Overall, Finlayson said he isn’t surprised by the Bank of Canada’s move, given the global economic situation, but he acknowledged that the announcement took the markets by surprise.

Central 1 economist Bryan Yu, like many forecasters and analysts, was surprised by the decision, and said he didn’t think the move was needed.

“I’m not completely convinced that it was warranted or necessary, in terms of the bank’s overall view of the economic outlook; they did downgrade their expectations for the economy, but it wasn’t a substantial drop,” he said, referring to the central bank’s decreased projection for real GDP growth to about 1.5%, widening the output gap in the first two quarters of this year.

After that, the bank expects the economy to grow in the second half of the year at about 2.1% and then by 2.4% in 2016.

“The economy is expected to return to full capacity around the end of 2016, a little later than was expected in October,” the bank said.

The United States is expected to see a particular economic benefit from the oil price drop, but the Bank of Canada said it expects an increase in divergences among economies.

“The U.S. is strengthening, but they are the only shiny object out there at the moment,” Finlayson said. “All the other jurisdictions that matter are either in recession, like the Euro zone of Japan, or their growth rates are decelerating significantly, as we now see coming out of China.

“So the U.S. is really the only good news story, but the U.S. in and of itself is not enough to propel a healthy global expansion.
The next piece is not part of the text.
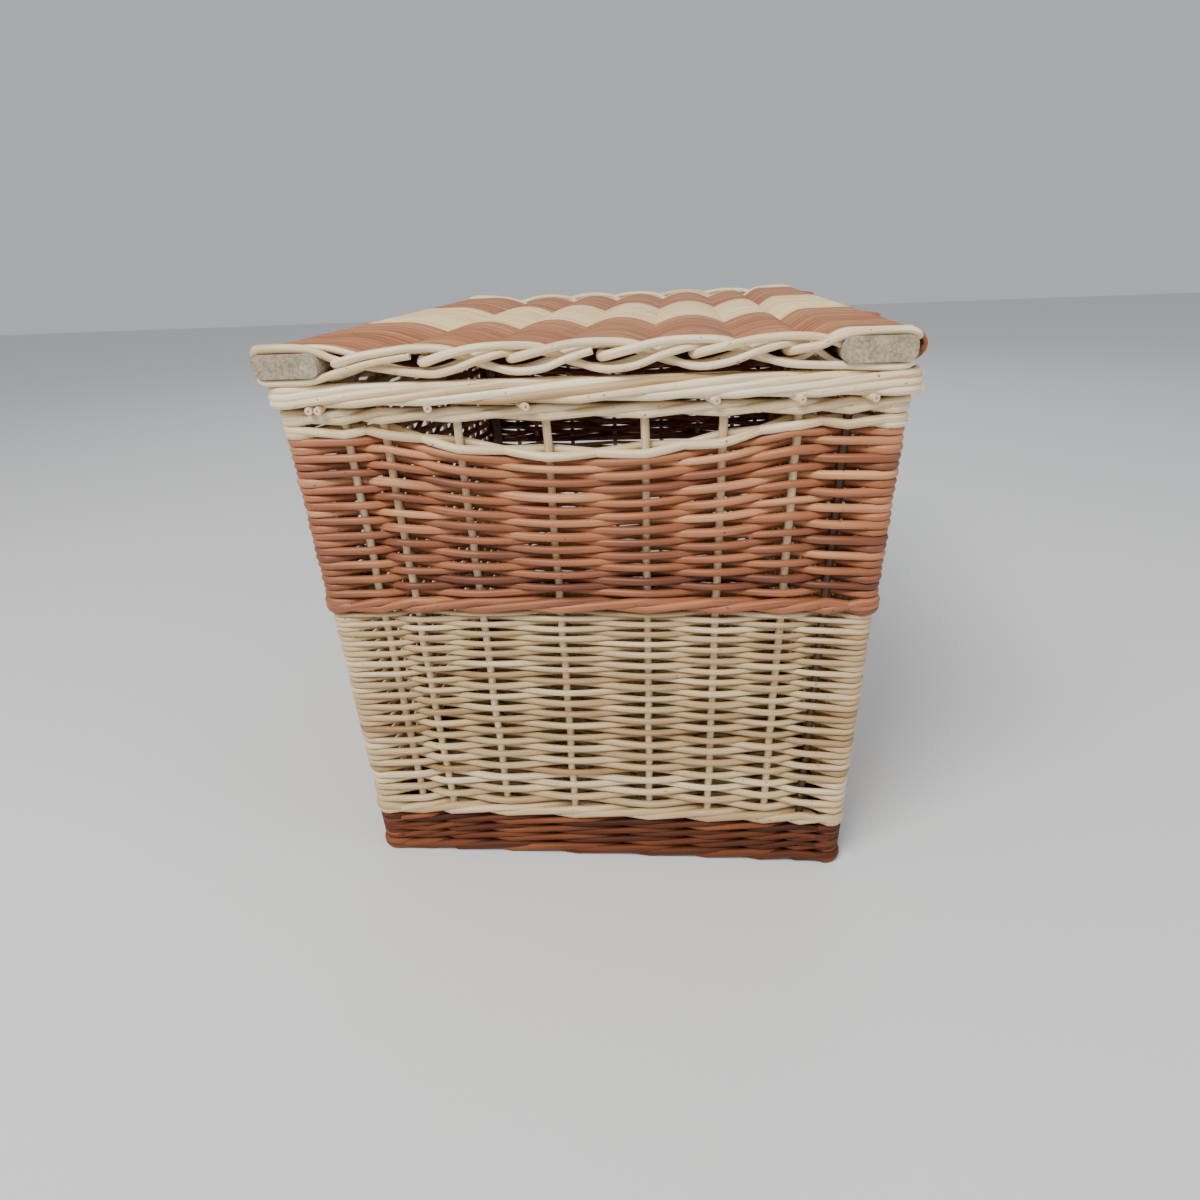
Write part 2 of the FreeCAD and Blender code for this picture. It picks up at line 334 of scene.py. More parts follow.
def pairing(rods, height, radius, twist):
    """Two rods that cross between the uprights and hold each one between them."""
    for strand in range(2):
        insets, rises, hidden = [None] * 4, [None] * 4, []
        station, turn = 0, 0
        for wall in ORDER:
            count = len(UPRIGHTS[wall]) + 2
            sign = np.where((turn + np.arange(count) + strand) % 2, -1.0, 1.0)
            inset = np.where(sign > 0, outside(radius), inside(radius))
            inset[[0, -1]] = corner_inset(radius)
            insets[wall] = inset
            rises[wall] = -sign * twist
            hidden += list(station + np.flatnonzero(sign < 0))
            station += count
            turn += count - 1
        path, stations = wall_path(height, insets, rises)
        rods.add(path, radius, rod_tones(stations, 0.15, hidden), closed=True)


def level_height(level):
    return lambda wall, place: np.full_like(place, level)


def sagging_height(level, share):
    return lambda wall, place: level - share * sag_at(wall, place)


def brown_wall():
    rods = Rods()
    rows = 21
    for number in range(rows):
        share = (number + 0.5) / rows
        level = BROWN[0] + share * (BROWN[1] - BROWN[0])
        randing(rods, number, sagging_height(level, share), 2.75 + rng.normal(0, 0.1), BROWN_TALL,
                mean=0.34 + 0.16 * share)
    rods.build("brown_wall_rods", brown, "basket", "buff_willow", "brown_band")


def cream_wall():
    rods = Rods()
    rows = 35
    for number in range(rows):
        share = (number + 0.5) / rows
        # rows are thicker and further apart towards the foot
        level = CREAM[0] + (CREAM[1] - CREAM[0]) * share * (1.24 - 0.24 * share)
        radius = 2.5 - 0.62 * share + rng.normal(0, 0.08)
        randing(rods, number, level_height(level), radius, CREAM_TALL)
    rods.build("cream_wall_rods", cream, "basket", "white_willow", "cream_band")


def foot_wall():
    rods = Rods()
    wale(rods, level_height(5.4), 3.4, 2.2)
    for level in (15.0, 24.0, 33.0):
        wale(rods, level_height(level), 2.5, 3.0, spread=0.3)
    # the foot's material is darkened partly by painted shade
    rods.build("foot_rods", foot_brown_and_painted_shade, "basket", "buff_willow", "foot_band")


def wales():
    for name, node, material, slot, (low, high), radius, climb, mean in (
        ("lower_wale_rods", "lower_wale", cream, "white_willow", LOWER_WALE, 3.2, 2.8, 0.5),
        ("middle_wale_rods", "middle_wale", brown, "buff_willow", MIDDLE_WALE, 3.5, 3.2, 0.2),
        ("upper_wale_rods", "upper_wale", cream_rim, "white_willow", UPPER_WALE, 3.0, 2.9, 0.5),
    ):
        rods = Rods()
        wale(rods, level_height((low + high) / 2), radius, climb, mean=mean)
        rods.build(name, material, "basket", slot, node)
    rods = Rods()
    pairing(rods, sagging_height(HANDLE_WALE[1] - 3.4, 1.0), 3.1, 1.8)
    rods.build("handle_wale_rods", cream_rim, "basket", "white_willow", "handle_wale")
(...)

It’s just not big enough anymore, relative to the rest of the world.”

The central bank said the strengthening U.S. economy will mitigate some of the negative effects of the low oil prices, as will a weaker Canadian dollar.

The BOC’s projections are based on oil prices close to US$60 per barrel.
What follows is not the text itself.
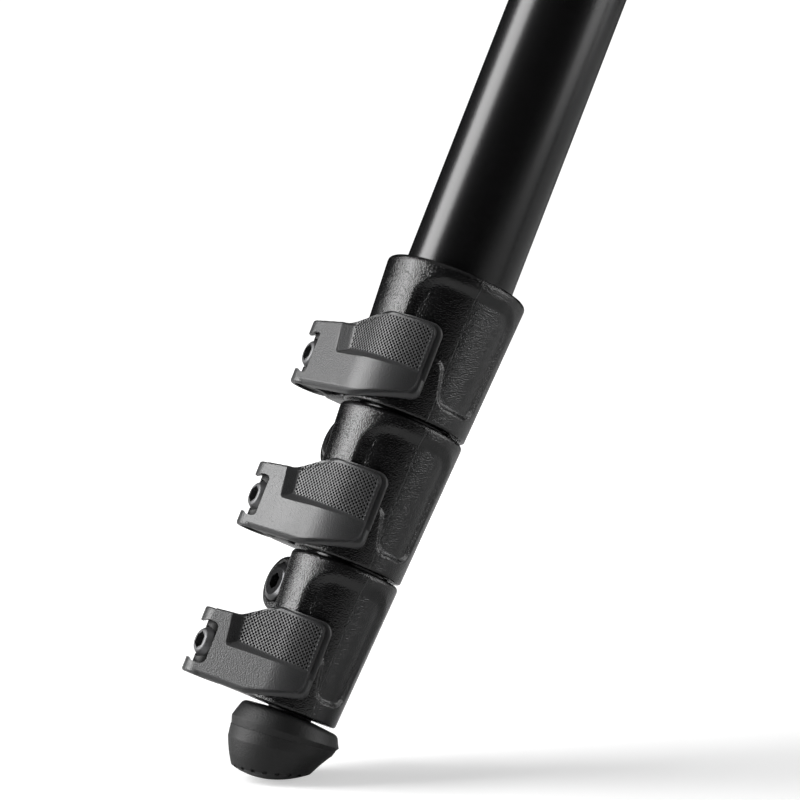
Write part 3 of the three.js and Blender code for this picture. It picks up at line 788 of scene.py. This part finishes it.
def lever_height(plan, along, up):
    """Thickness of the band, and how strongly the grip's pits are pressed there."""
    side, pad, grip = lever_outlines(plan)
    x, y = lever_plan(plan, along, LEVER_THICK)
    across = -x * math.sin(plan["view"]) + y * math.cos(plan["view"]) - plan["left"]
    edge = inside_by(side, across, up)
    on_pad, in_grip = inside_by(pad, across, up), inside_by(grip, across, up)
    height = FLANGE + (LEVER_THICK - FLANGE) * smooth(on_pad / PAD_SLOPE + 0.5)
    deepest = np.interp(across, GRIP_ACROSS, GRIP_DEPTHS)
    wall = np.clip(in_grip / GRIP_WALL_RUN, 0, None)
    sunk = deepest - np.log1p(np.exp((deepest - wall) * FLOOR_SHARPNESS)) / FLOOR_SHARPNESS
    height = height - np.clip(sunk, 0, None) * smooth(on_pad / GRIP_FADE + 1)
    soft = EDGE_ROUND - np.clip(edge, 0, EDGE_ROUND)
    height = height - (EDGE_ROUND - np.sqrt(np.clip(EDGE_ROUND**2 - soft**2, 0, None)))
    height = height - LOW_FALL * smooth((LOW_WIDTH - edge) / LOW_WIDTH) * (up < LEVER_TALL / 2)
    on_floor = smooth((in_grip - deepest * GRIP_WALL_RUN - 0.1) / PIT_FADE)
    return height, on_floor * smooth((on_pad - PIT_MARGIN) / PIT_FADE)


def lever_band(index):
    plan = lever_frame(index)
    length = plan["arc"] + plan["straight"]
    along = np.concatenate([np.arange(0, length, STEP), [length]])
    up = np.arange(-2 * STEP, PADDLE_TOP + 4 * STEP, STEP)
    grid_along, grid_up = np.meshgrid(along, up, indexing="ij")
    height, _ = lever_height(plan, grid_along, grid_up)
    outer = np.stack([*lever_plan(plan, grid_along, height), grid_up], axis=-1)
    edges = grid_along[:, [0, -1]]
    inner = np.stack([*lever_plan(plan, edges, 0 * edges), grid_up[:, [0, -1]]], axis=-1)
    columns, rows = len(along), len(up)
    points = np.concatenate([outer.reshape(-1, 3), inner.reshape(-1, 3)])
    base = columns * rows
    faces = []
    for i in range(columns - 1):
        a, b, p, q = i * rows, (i + 1) * rows, base + 2 * i, base + 2 * i + 2
        faces += [(a + j, b + j, b + j + 1, a + j + 1) for j in range(rows - 1)]
        faces += [(p, q, b, a), (q + 1, p + 1, a + rows - 1, b + rows - 1), (q, p, p + 1, q + 1)]
    last, end = (columns - 1) * rows, base + 2 * (columns - 1)
    faces.append((base, *range(rows), base + 1))
    faces.append((end + 1, *range(last + rows - 1, last - 1, -1), end))
    return plan, mesh_of(points, faces)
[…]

“Prices are currently lower but our belief is that prices over the medium term are likely to be higher,” the bank said.

Beyond the energy sector, the central bank anticipates increasing foreign demand and exports, along with strengthening business confidence, employment growth and investment.

“However, there is considerable uncertainty about the speed with which this sequence will evolve and how it will be affected by the drop in oil prices,” the bank said. “Business investment in the energy-producing sector will decline.

“Canada’s weaker terms of trade will have an adverse impact on incomes and wealth, reducing domestic demand growth.”

Peter Buchanan, senior economist at CIBC World Markets, calls this announcement “surprisingly dovish.”

“The statement stresses the downside risks to both the inflation profile and financial stability from energy market developments,” Buchanan said.

“The surprise policy move is intended to provide insurance against these.”

Buchanan said the move will be negative for the Canadian dollar but good for fixed income.

The central bank will make its next rate announcement on April 15, 2015.

As of press time, the Canadian dollar was sitting at 80.90 cents U.S., down from 80.68 just prior to the announcement.